▶ [GIVEN PROBLEM]:
Each line of the listing that contains the word "couplings" is to be copied.

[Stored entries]
»»

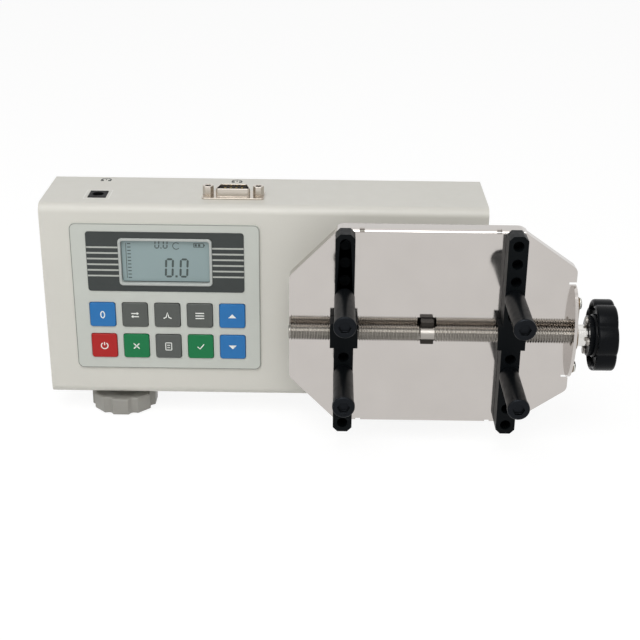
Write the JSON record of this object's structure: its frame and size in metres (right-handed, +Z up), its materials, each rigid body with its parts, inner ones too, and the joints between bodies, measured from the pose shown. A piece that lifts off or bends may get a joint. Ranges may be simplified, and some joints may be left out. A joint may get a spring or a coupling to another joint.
{
  "type": "torque tester",
  "caption": "Upright bench torque tester: keypad and display housing, with a sprung plate whose screw-driven jaws carry posts that grip a bottle or cap.",
  "frame": {"origin": "on the surface it stands on, under the middle of the whole object's width and depth", "axes": "+X to the right seen from the display, +Y to the back, +Z up"},
  "size_m": [0.2776, 0.1212, 0.1213],
  "materials": {
    "housing_paint": "fine cream powder paint on folded sheet steel",
    "panel_film": "satin light grey overlay",
    "dark_film": "satin dark grey print",
    "window_plastic": "light moulded frame",
    "screen_glass": "grey-green liquid crystal",
    "screen_module": "black module housing",
    "circuit_board": "green laminate",
    "black_plastic": "black moulded plastic",
    "brass_parts": "turned brass",
    "bright_steel": "zinc-plated steel",
    "key_blue": "blue key film",
    "key_grey": "grey key film",
    "key_red": "red key film",
    "key_green": "green key film",
    "cell_sleeve": "shrink sleeve on rechargeable cells",
    "plated_steel": "nickel-plated steel",
    "grey_steel": "machined steel",
    "polished_plate": "mirror-polished stainless sheet",
    "bush_bronze": "oiled bronze",
    "screw_steel": "bright threaded steel",
    "knob_plastic": "glossy black moulded plastic",
    "black_oxide": "black oxide steel",
    "jaw_black": "glossy black coated steel",
    "post_black": "black grip sleeve",
    "foot_plastic": "light grey moulded plastic",
    "sole_rubber": "dark rubber"
  },
  "bodies": {
    "housing": {"front_shell": "housing_paint", "rear_cover": "housing_paint", "cover_screws": "bright_steel", "keypad_panel": "panel_film", "display_surround": "dark_film", "window_frame": "window_plastic", "lcd_glass": "screen_glass", "lcd_module": "screen_module", "display_board": "circuit_board", "key_switches": "black_plastic", "board_spacers": "brass_parts", "board_screws": "bright_steel", "battery_cells": "cell_sleeve", "battery_tray": "black_plastic", "power_socket": "black_plastic", "serial_shell": "plated_steel", "serial_insert": "black_plastic", "serial_jackscrews": "plated_steel", "sensor_mount": "grey_steel", "sensor_bridge": "grey_steel", "sensor_screws": "bright_steel", "torque_cell": "grey_steel", "bearing_outer_ring": "bright_steel", "bearing_balls": "bright_steel", "foot_inserts": "bright_steel"},
    "plate": {"torque_plate": "polished_plate", "spindle": "grey_steel", "bearing_inner_ring": "bright_steel", "plate_nuts": "bright_steel", "screw_saddle": "grey_steel", "ear_bush": "bush_bronze", "ear_screws": "bright_steel"},
    "screw": {"lead_screw": "screw_steel", "knob_collar": "screw_steel", "knob_flange": "knob_plastic", "knob_screws": "black_oxide", "knob": "knob_plastic"},
    "left_jaw": {"left_jaw_bar": "jaw_black", "left_posts": "post_black", "left_post_screws": "black_oxide"},
    "right_jaw": {"right_jaw_bar": "jaw_black", "right_posts": "post_black", "right_post_screws": "black_oxide"},
    "left_foot_sole": {"left_foot_pad": "sole_rubber"},
    "right_foot_sole": {"right_foot_pad": "sole_rubber"},
    "left_foot": {"left_foot_knob": "foot_plastic", "left_foot_stud": "bright_steel"},
    "right_foot": {"right_foot_knob": "foot_plastic", "right_foot_stud": "bright_steel"},
    "key_zero": {"key_zero": "key_blue"},
    "key_unit": {"key_unit": "key_grey"},
    "key_peak": {"key_peak": "key_grey"},
    "key_memory": {"key_memory": "key_grey"},
    "key_up": {"key_up": "key_blue"},
    "key_power": {"key_power": "key_red"},
    "key_clear": {"key_clear": "key_green"},
    "key_print": {"key_print": "key_grey"},
    "key_set": {"key_set": "key_green"},
    "key_down": {"key_down": "key_blue"}
  },
  "joints": [
    {"name": "plate_twist", "type": "hinge", "parent": "housing", "child": "plate", "pos_m": [0.05083, -0.01537, 0.0646], "axis": [0, 1, 0], "range_deg": [-1.5, 1.5], "stiffness_Nm_per_rad": 60},
    {"name": "knob_turn", "type": "hinge", "parent": "plate", "child": "screw", "pos_m": [0.05083, -0.02038, 0.0646], "axis": [1, 0, 0], "range_deg": [-8460, 5580]},
    {"name": "left_jaw_slide", "type": "slide", "parent": "plate", "child": "left_jaw", "axis": [-1, 0, 0], "range_m": [-0.02937, 0.01937]},
    {"name": "right_jaw_slide", "type": "slide", "parent": "plate", "child": "right_jaw", "axis": [1, 0, 0], "range_m": [-0.02937, 0.01937]},
    {"name": "key_zero_press", "type": "slide", "parent": "housing", "child": "key_zero", "axis": [0, 1, 0], "range_m": [0, 0.0004], "stiffness_N_per_m": 300},
    {"name": "key_unit_press", "type": "slide", "parent": "housing", "child": "key_unit", "axis": [0, 1, 0], "range_m": [0, 0.0004], "stiffness_N_per_m": 300},
    {"name": "key_peak_press", "type": "slide", "parent": "housing", "child": "key_peak", "axis": [0, 1, 0], "range_m": [0, 0.0004], "stiffness_N_per_m": 300},
    {"name": "key_memory_press", "type": "slide", "parent": "housing", "child": "key_memory", "axis": [0, 1, 0], "range_m": [0, 0.0004], "stiffness_N_per_m": 300},
    {"name": "key_up_press", "type": "slide", "parent": "housing", "child": "key_up", "axis": [0, 1, 0], "range_m": [0, 0.0004], "stiffness_N_per_m": 300},
    {"name": "key_power_press", "type": "slide", "parent": "housing", "child": "key_power", "axis": [0, 1, 0], "range_m": [0, 0.0004], "stiffness_N_per_m": 300},
    {"name": "key_clear_press", "type": "slide", "parent": "housing", "child": "key_clear", "axis": [0, 1, 0], "range_m": [0, 0.0004], "stiffness_N_per_m": 300},
    {"name": "key_print_press", "type": "slide", "parent": "housing", "child": "key_print", "axis": [0, 1, 0], "range_m": [0, 0.0004], "stiffness_N_per_m": 300},
    {"name": "key_set_press", "type": "slide", "parent": "housing", "child": "key_set", "axis": [0, 1, 0], "range_m": [0, 0.0004], "stiffness_N_per_m": 300},
    {"name": "key_down_press", "type": "slide", "parent": "housing", "child": "key_down", "axis": [0, 1, 0], "range_m": [0, 0.0004], "stiffness_N_per_m": 300},
    {"name": "left_foot_reach", "type": "slide", "parent": "housing", "child": "left_foot_sole", "axis": [0, 0, -1], "range_m": [0, 0.00374]},
    {"name": "left_foot_turn", "type": "hinge", "parent": "left_foot_sole", "child": "left_foot", "pos_m": [-0.10418, 0.02962, 0.0006], "axis": [0, 0, 1], "range_deg": [0, 1080]},
    {"name": "right_foot_reach", "type": "slide", "parent": "housing", "child": "right_foot_sole", "axis": [0, 0, -1], "range_m": [0, 0.00374]},
    {"name": "right_foot_turn", "type": "hinge", "parent": "right_foot_sole", "child": "right_foot", "pos_m": [0.04662, 0.02962, 0.0006], "axis": [0, 0, 1], "range_deg": [0, 1080]}
  ],
  "couplings": [
    {"joint": "knob_turn", "follows": "left_jaw_slide", "rad_per_m": 5026.5},
    {"joint": "right_jaw_slide", "follows": "left_jaw_slide", "ratio": 1},
    {"joint": "left_foot_turn", "follows": "left_foot_reach", "rad_per_m": 5026.5},
    {"joint": "right_foot_turn", "follows": "right_foot_reach", "rad_per_m": 5026.5}
  ]
}
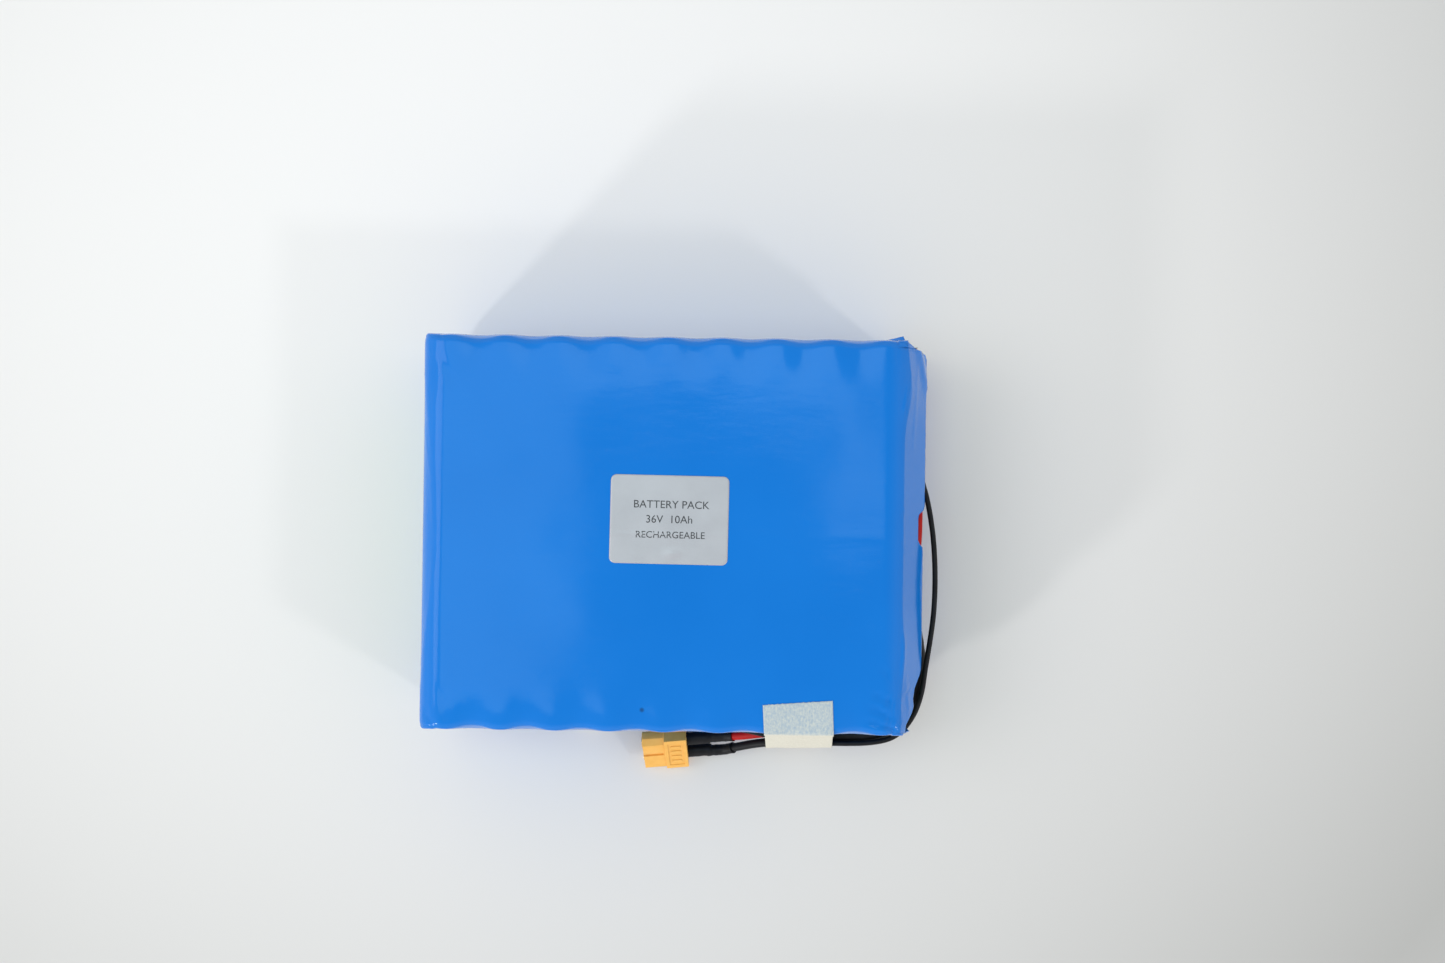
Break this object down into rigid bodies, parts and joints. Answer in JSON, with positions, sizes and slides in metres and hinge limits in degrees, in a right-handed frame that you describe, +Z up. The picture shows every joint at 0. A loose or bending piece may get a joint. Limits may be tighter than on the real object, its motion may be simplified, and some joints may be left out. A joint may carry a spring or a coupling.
{
  "type": "battery pack",
  "caption": "Flat rectangular pack of round cells in a blue heat-shrink sleeve, with power leads taped to one side that end in a two-pole bullet connector.",
  "frame": {"origin": "middle of the sleeve's underside, on the surface it rests on", "axes": "+X along the pack to the end where the leads come out, +Y across it away from the connector, +Z up"},
  "size_m": [0.1797, 0.1562, 0.0574],
  "materials": {
    "blue_film": "glossy PVC heat-shrink film",
    "silver_label": "satin silver-grey printed sticker",
    "crepe_tape": "creped masking paper",
    "yellow_nylon": "satin moulded nylon",
    "gold_plate": "gold-plated brass",
    "red_silicone": "soft silicone rubber",
    "black_silicone": "soft silicone rubber",
    "black_heat_shrink": "satin heat-shrink tubing",
    "cell_wrap": "steel can in a thin plastic wrap",
    "nickel": "spot-welded nickel strip",
    "insulator_paper": "thin insulating paper",
    "fibre_board": "epoxy glass board",
    "foam": "closed-cell foam",
    "circuit_board": "green solder mask",
    "chip_plastic": "moulded epoxy",
    "heatsink_aluminium": "extruded aluminium",
    "white_nylon": "moulded nylon",
    "wire_insulation": "thin wire insulation"
  },
  "bodies": {
    "root": {"balance_header": "white_nylon", "balance_leads": "wire_insulation", "bms_back_pad": "foam", "bms_board": "circuit_board", "bms_chips": "chip_plastic", "bms_divider": "fibre_board", "bms_front_pad": "foam", "bms_heatsink": "heatsink_aluminium", "bms_shunts": "nickel", "bms_switches": "chip_plastic", "bottom_board": "fibre_board", "cell_group_01": "cell_wrap", "cell_group_02": "cell_wrap", "cell_group_03": "cell_wrap", "cell_group_04": "cell_wrap", "cell_group_05": "cell_wrap", "cell_group_06": "cell_wrap", "cell_group_07": "cell_wrap", "cell_group_08": "cell_wrap", "cell_group_09": "cell_wrap", "cell_group_10": "cell_wrap", "centre_insulation": "insulator_paper", "connector_housing": "yellow_nylon", "label": "silver_label", "lead_sleeve": "black_heat_shrink", "left_board": "fibre_board", "masking_tape": "crepe_tape", "negative_boot": "black_heat_shrink", "negative_contact": "gold_plate", "negative_lead": "black_silicone", "negative_lead_inner": "black_silicone", "nickel_link_00": "nickel", "nickel_link_01": "nickel", "nickel_link_02": "nickel", "nickel_link_03": "nickel", "nickel_link_04": "nickel", "nickel_link_05": "nickel", "nickel_link_06": "nickel", "nickel_link_07": "nickel", "nickel_link_08": "nickel", "nickel_link_09": "nickel", "nickel_link_10": "nickel", "north_insulation": "insulator_paper", "positive_boot": "black_heat_shrink", "positive_contact": "gold_plate", "positive_lead": "red_silicone", "positive_lead_inner": "red_silicone", "sense_lead": "black_silicone", "sense_plug": "white_nylon", "shrink_sleeve": "blue_film", "south_insulation": "insulator_paper", "temperature_probe": "wire_insulation", "terminal_insulators": "insulator_paper", "top_board": "fibre_board"}
  },
  "joints": []
}
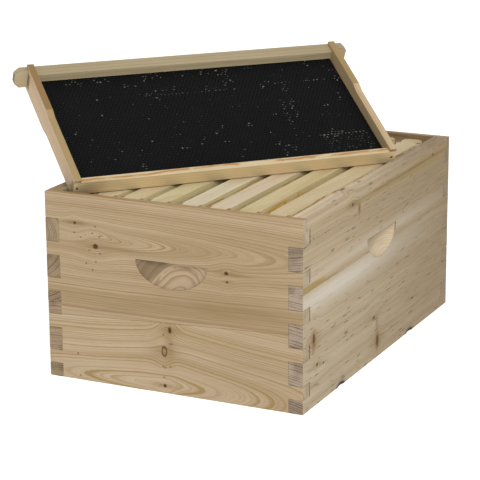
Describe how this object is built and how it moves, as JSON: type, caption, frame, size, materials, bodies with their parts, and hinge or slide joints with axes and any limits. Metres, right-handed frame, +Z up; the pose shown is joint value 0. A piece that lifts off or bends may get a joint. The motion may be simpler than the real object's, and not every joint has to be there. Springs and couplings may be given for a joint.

««

▶ [WRITTEN REPLY]:
  "couplings": [
Describe how this object is built and how it moves, as JSON: type, caption, frame, size, materials, bodies with their parts, and hinge or slide joints with axes and any limits. Metres, right-handed frame, +Z up; the pose shown is joint value 0. A piece that lifts off or bends may get a joint. The motion may be simpler than the real object's, and not every joint has to be there. Springs and couplings may be given for a joint.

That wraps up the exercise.